Scatter Graphs
Basics of Scatter Graphs
- A scatter graph or scatter plot is a graph in which data points are plotted on a Cartesian coordinate system.
- Scatter graphs represent bivariate data, i.e., data with two variables, with each corresponding pair of values constituting an (x,y) coordinate on the graph.
- Data points on a scatter graph are not connected with lines; instead, they are plotted as individual dots.
- Scatter graphs are useful for observing and showing relationships between two numeric variables.
Positive Correlation, Negative Correlation, and No Correlation
- If the data points on a scatter graph generally move from the lower left to the upper right, we say the variables exhibit a positive correlation. This indicates that as one variable increases, so does the other.
- If the data points generally move from the upper left to the lower right, the variables exhibit a negative correlation. This indicates that as one variable increases, the other decreases.

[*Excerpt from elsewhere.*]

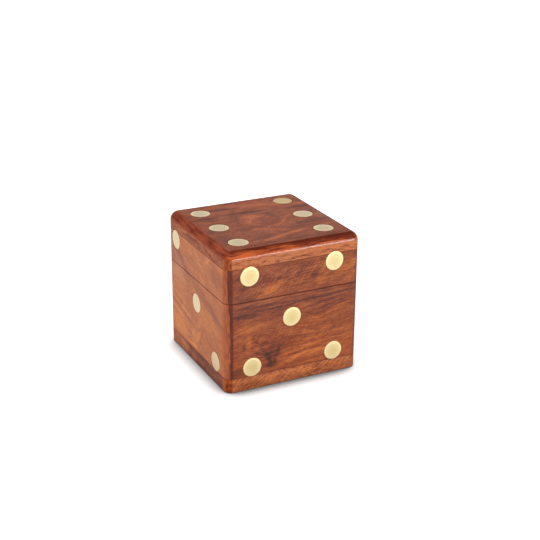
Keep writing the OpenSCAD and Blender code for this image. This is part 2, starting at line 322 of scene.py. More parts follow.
# each wood: which boards it covers, how its grain runs, how strong its marks are, and its colours
# hatches: the patch that they fill, their angle and their strength
# patches: across and up on the face, half length, half width, angle, lighter, warmer
frontWood = {
    "boards": ["base_front", "lid_front"],
    "face": "front",
    "lean": 5,               # degrees that the grain climbs to the right
    "heart": (0, 72, -20),   # middle of the tree: mm across, up and out on the face
    "width": 2.4, "wander": 9.0, "wanderSize": 20.0,   # mm
    "bands": 0.3, "lines": 0.3, "veins": 0.16, "fibre": 0.46, "pores": 0.36, "mottle": 0.22,
    "tone": 0.565,           # 0 is the dark colour, 1 the light one
    "coat": 0.2,
    "dark": (0.085, 0.036, 0.030), "middle": (0.275, 0.072, 0.034), "light": (0.54, 0.19, 0.070),
    "hatches": {
        "front": [
            ((-4, 48, 30, 9, 0), 52, 0.4), ((-12, 48, 22, 8, 0), -35, 0.2), ((20, 52, 16, 8, 0), 24, 0.3),
            ((-6, 22, 24, 12, 0), 48, 0.24), ((14, 16, 22, 14, 0), 18, 0.2),
        ],
    },
    "patches": {
        "front": [
            # broad colour
            (0, 14, 70, 14, 0, 0, 0.5), (0, 45, 70, 17, 0, 0, -0.25), (-21, 35, 14, 14, 0, 0, -0.3),
            (-9, 39, 18, 3, 0, 0.12, 0.1), (-18, 17, 12, 6, 0, 0, -0.6), (20, 33, 12, 3, 4, -0.07, -0.2),
            (-27, 32, 5, 4, 0, -0.1, 0), (-14, 26, 12, 3, 0, -0.1, -0.3), (-7, 21, 9, 3, 0, -0.12, -0.3),
            (19, 21, 15, 3, 0, 0.06, 0), (8, 12, 18, 5.5, 3, 0.1, 0.1), (-27.5, 14, 3.5, 8, 0, -0.12, 0),
            # on the lid: dark strokes and pale flames
            (7, 51, 5, 2.5, 0, 0.1, 0), (-22, 49, 13, 8, 10, -0.08, -0.5), (-6, 52, 8, 5, 0, -0.03, -0.4),
            (5.7, 53, 5, 2.4, 0, -0.16, -0.4), (2, 49.5, 4.6, 1.4, 50, -0.16, -0.2),
            (9, 47.5, 4, 1.3, 60, -0.16, -0.3), (0, 45, 40, 3, 0, 0.06, 0.2),
            (-11.5, 44.8, 7, 2.4, 28, 0.26, 0.8), (13.5, 47, 7, 2.8, 65, 0.1, 0.4),
            (26, 49.5, 9, 2.2, 24, 0.22, 0.8), (28, 45, 7, 2, 24, 0.16, 0.5),
            (-25, 43, 8, 2, 0, -0.1, -0.5),
            # dark bands under the saw cut
            (0, 37.2, 44, 4.4, 1, -0.04, -0.3), (-14, 38, 26, 0.9, -1, -0.26, -0.5),
            (12, 37.4, 26, 0.9, 3, -0.3, -0.6), (2, 39.7, 36, 0.6, 1, -0.16, -0.3),
            (-18, 36.3, 20, 0.7, -2, -0.2, -0.4), (14, 35, 14, 0.8, 9, -0.22, -0.4),
            (18, 33.2, 14, 0.7, 12, -0.16, -0.4), (-24, 34.6, 12, 1.4, -5, -0.3, -0.5),
            (-8, 33.6, 8, 2, -8, -0.1, -0.3),
            # warm places at the left
            (-20, 28, 9, 2.6, 4, 0.12, 0.5), (-25, 29.4, 5, 1.4, 20, 0.12, 0.6),
            (-21.4, 22.5, 6, 2.4, 85, 0.1, 0.5), (-26, 14, 6, 3, 90, 0.05, 0.5),
            # the forked knot near the foot
            (-17.6, 21.8, 1.6, 1.1, 0, -0.34, 0), (-14.8, 20.3, 2.6, 1.1, 20, -0.28, 0),
            (-23.5, 20.5, 1, 1.6, 0, -0.26, 0), (-19.6, 19.4, 1.2, 0.8, 30, -0.26, 0),
            (-15.6, 18.4, 1.4, 0.8, -20, -0.24, 0), (-13, 14.6, 5.6, 1.4, 114, -0.26, -0.1),
            (-8, 14.6, 5.8, 1.3, 72, -0.26, -0.1), (-11, 10.4, 4, 2.2, 0, -0.26, 0),
            (-10.8, 18.4, 4, 1.2, 10, -0.2, 0), (-11.2, 14, 0.8, 4.4, 0, -0.22, 0),
            (-10.6, 13.6, 5.4, 7.4, 0, -0.12, -0.1), (-9.4, 13, 0.7, 3.4, 6, -0.18, 0),
            (-17, 16.4, 3, 0.7, 150, -0.2, 0), (-19.4, 22.6, 1.2, 2.4, 0, -0.2, 0),
            # pale flames and dark lines beside it
            (0, 11, 9, 1.0, 18, 0.24, 0.8), (9.5, 12.4, 9, 1.0, 1, 0.2, 0.8),
            (5, 15, 12, 0.9, 10, 0.16, 0.6), (9, 26.8, 14, 2.6, 10, 0.06, 0.4),
            (21, 31, 12, 1.2, 16, 0.14, 0.5), (8, 18.2, 9, 1.1, 6, 0.12, 0.5),
            (4, 9, 12, 0.9, 4, -0.16, -0.2), (-1.5, 19, 9, 3, 8, -0.1, 0.1),
            (5, 13.6, 12, 0.8, 6, -0.2, -0.2), (20, 22, 12, 1.3, 14, -0.12, -0.3),
            (-24, 9.5, 9, 2.4, 10, -0.26, -0.2), (26, 12, 4, 6, 0, 0.08, 0.4),
        ],
    },
}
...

- If there is no discernible pattern, and the points are randomly distributed around the graph, we say there is no correlation between the variables.
Line of Best Fit
- A line of best fit (also known as a trend line) can be drawn on a scatter graph to show the direction of the correlation and to estimate future data.
- The line of best fit doesn’t need to touch any of the points, but should be placed to approximate as closely as possible to all the points on the graph.
- It provides a visual way to identify trends in the data and can be used to make predictions.
Interpolation and Extrapolation
- Interpolation is the process of estimating unknown values that fall within the range of known values on the scatter graph.
- Extrapolation is the process of predicting values outside of the range of known values. It should be used cautiously as it assumes that the trend observed within the known values will continue beyond this range.
Outliers
- An outlier is a data point that diverges significantly from the general pattern of a dataset.
- Outliers can greatly affect the line of best fit and consequently the predictions, so it is important to identify and investigate any potential outliers.
- They may indicate an error in data collection or a significant event worth investigating.